I adjusted the height of the saw blade to give me an 8mm tenon and cut a piece of scrap. Then I cut a mortise on a piece of scrap and adjusted the position of the mortise so that when the tenon is inserted into the mortise, the slat is flat with the side piece.
It took two settings to cut the mortises - one to cut the 8mm depth, and then to trim the sides of the tenon to fit into a 30mm mortise.
This is what they looked like after cutting the tenons. While I only show 10 here, I made more - and I recommend you do, also.
Here are the side pieces marked for the slats. The first one starts 1/4 inch from the miter cut, then there's a 2 inch mark, with a line in the center of the two inches. That goes on for all ten slats.
I'm using a Domino with an 8mm cutter to make the mortises. Here are the two side pieces with the mortises cut.
Here's a trial fitting of the slats in the side pieces. The overall size is about 24 inches long and 13 1/2 inches wide. I made it about as large as I could within the limits of the wood that I had.
I cut the end pieces to fit the miters of the sides and used a 4mm Domino in each of them. I did a slight roundover on all of the edges except the edge that faced the slats. Also rounded over the edges of the slats.
This next picture is just to show the amount of roundover. That's an end piece, with a slat under it.
Here's one of the end pieces with the miter cut and the 4mm mortise cut into it.
At glue-up, I used a very slow epoxy so I'd have time to get everything together. I was careful with the glue to not get any squeeze- out in the upper part of the slats. I did have some squeeze-out under the slats and cleaned it up with acetone.
I forgot to take pictures of the top in clamps but I used a bunch of clamps to make sure there were no gaps between the slats and the sides. Here's what the top looked like after sanding and some shellac.
This wood is from a Hass avocado tree and is lighter in color than some avocado wood that I worked with earlier from a Fuerte avocado tree. It will probably darken somewhat over time.
Now to work on the base. The top will fit on to the base. The base will have four sides - I'll call the long side "the sides" and the short sides "the ends". I'll start with the sides first.
On the sides, the legs will be 3/4 inch material, cut tapered from 3 inches at the top to one inch at the bottom, about 20 inches long. You can use a taper jig to cut these on the table saw, but what I did was to lay out the legs and then cut along the line on the band saw, leaving just a small amount past the line. Then I went to the jointer and jointed the tapered side down to the line.
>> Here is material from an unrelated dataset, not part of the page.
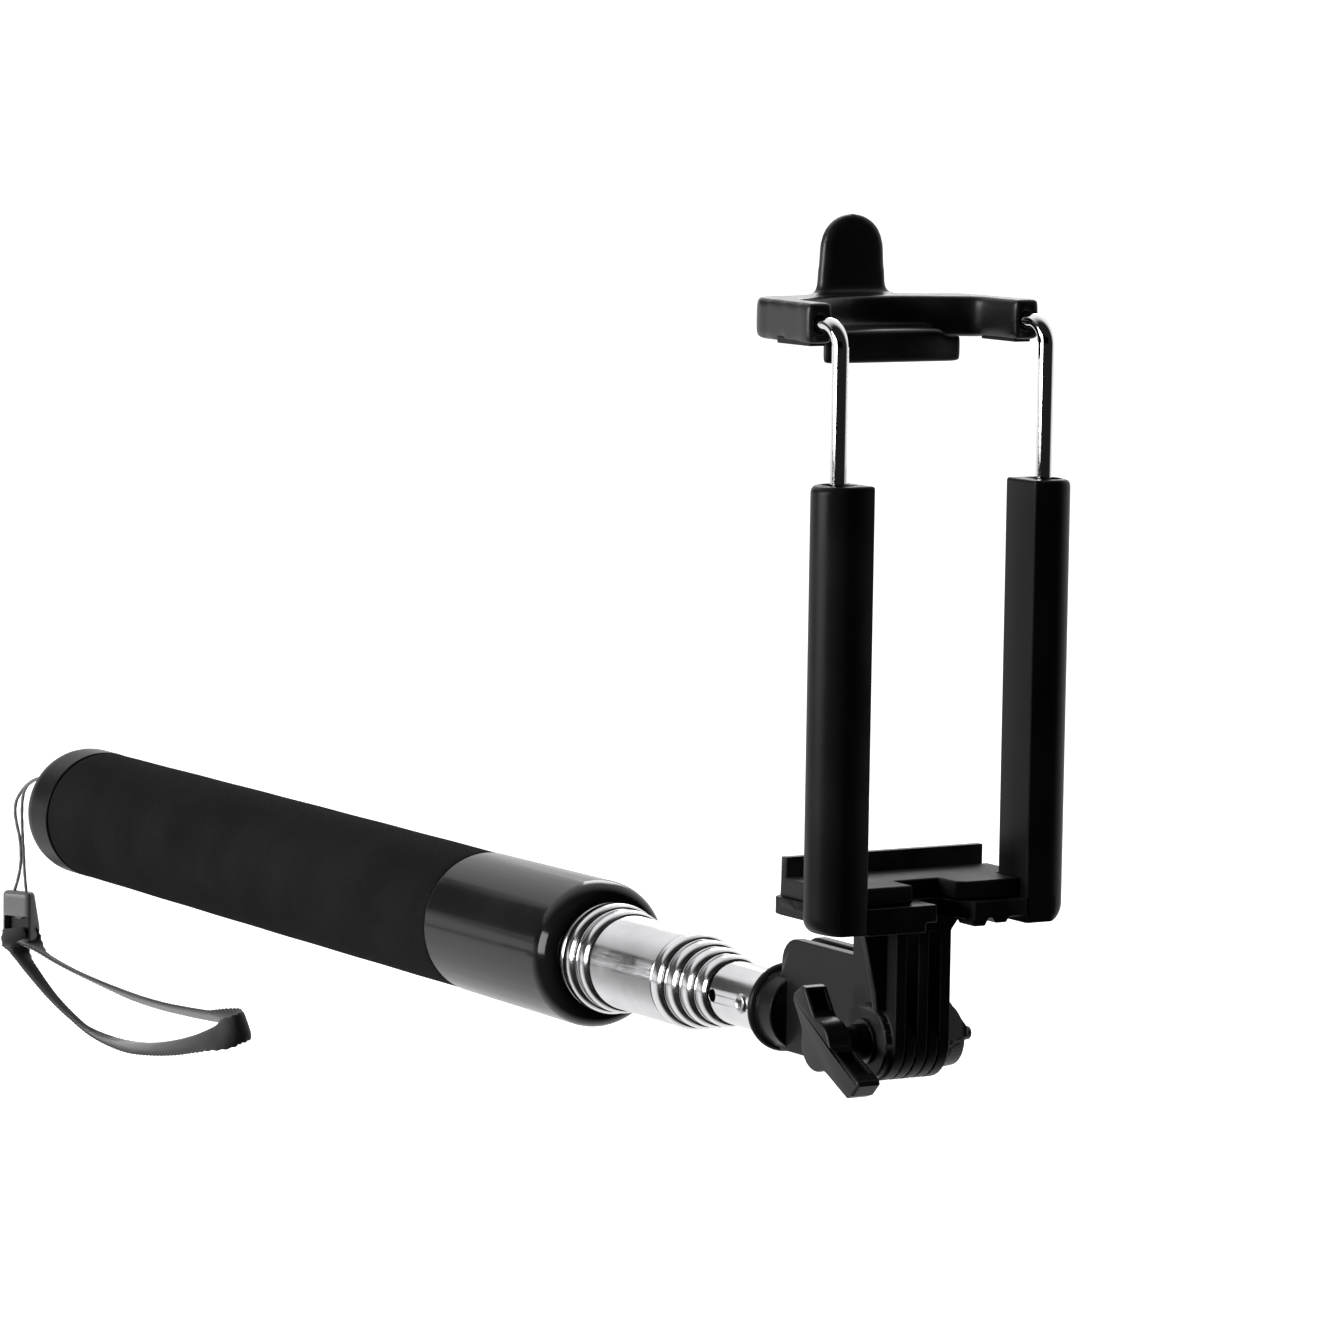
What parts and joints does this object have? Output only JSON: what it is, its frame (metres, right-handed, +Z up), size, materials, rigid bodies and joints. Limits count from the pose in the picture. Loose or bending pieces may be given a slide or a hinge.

When I put the four legs together, they were very close, but not exactly identical. That's okay for legs - they're far enough apart that a small difference can't really be perceived.
I'm going to splay the side legs out a bit. I'm going to inset the legs by two inches from the outside of the top, and I want the tip of the leg to align with the outside edge of the top. The reason for the 2 inch offset is so that the end apron will be under one of the slats - I don't want the end apron visible through a gap between the slats.
The second reason for the offset, and the splay, is just aesthetics - I think it looks better than legs straight down.
What I did was clamp a piece of wood to the side of the top, then set the leg 2 inches in, and leaned it towards the piece of wood. I have to cut the top of that leg so that it's "flat" to the top, while leaning to the piece of wood. I just do it by trial and error, making a cut less than needed and then sneaking up on the angle. For this situation, the angle was about 5 degrees.
Next, I had to cut the apron to fit to the leg. I put the apron behind the leg and marked it from the leg - then i snuck up on the exact angle so that the apron was flat to the top, while being flush to the leg. The angle was about 10 to 11 degrees.
Then I marked the apron and leg and put two 8 by 40 mm dominoes in to join them.
Then I did the other leg the same way.
The legs on the other side were done the same.
The next task is to do the legs and aprons for the end sides. And you need the legs and aprons on the ends. The legs shown above are too rickety - when you sat on the bench, it would rock if all you had for legs is the sides shown above.
Since the end is shorter than the side, I made the legs 2 inches at the top, tapering to 3/4 inch, about 20 inches long.
I glue these to the legs on the side pieces.
Incidentally, one thing I did was put a slight roundover on the legs and aprons. When you're doing that, remember that the apron pieces are going to be connected to the top of the leg, so don't roundover that part of the leg.
Also, these legs are at an angle, since they are glued to the side legs which are at an angle. I had to trim the top of the legs to make them "flat". It was about a 5 degree cut. Same with the apron material - it's going to lean so it has to be trimmed at the same (approximate) 5 degree angle.
After gluing the end legs to the side legs, I put the assembly into the top. This picture is deceptive - because I took the picture from eye level, it looks like the sides are splayed out. They aren't - they're straight up. If you look to the legs on the other end of the top, you'll see they appear almost straight up, and they are straight up.
Next time I'll be more careful in taking the picture.
In the picture above, you can see that I have the apron material against the end legs. I can mark the angle that I need to cut that way. But even here, I need to sneak up on the exact angle.
This cut is critical. The leg assembly needs to fit close against the sides of the top, because I'm going to screw the leg assembly to the top. If the leg assembly is too wide, it won't fit into the top. If it's too narrow, there will be a gap between the assembly and the side of the top. It's actually not difficult to make it the exact width.
This is what the apron looks like when it's cut to fit.
After cutting the apron, I attach it to the end legs with two 8mm dominoes.
And here's the base put together. I tested it to the top and it's a nice close fit. I also trimmed the legs so that it sits even.
After sanding and finishing, I will attach the top to the leg assembly with four screws.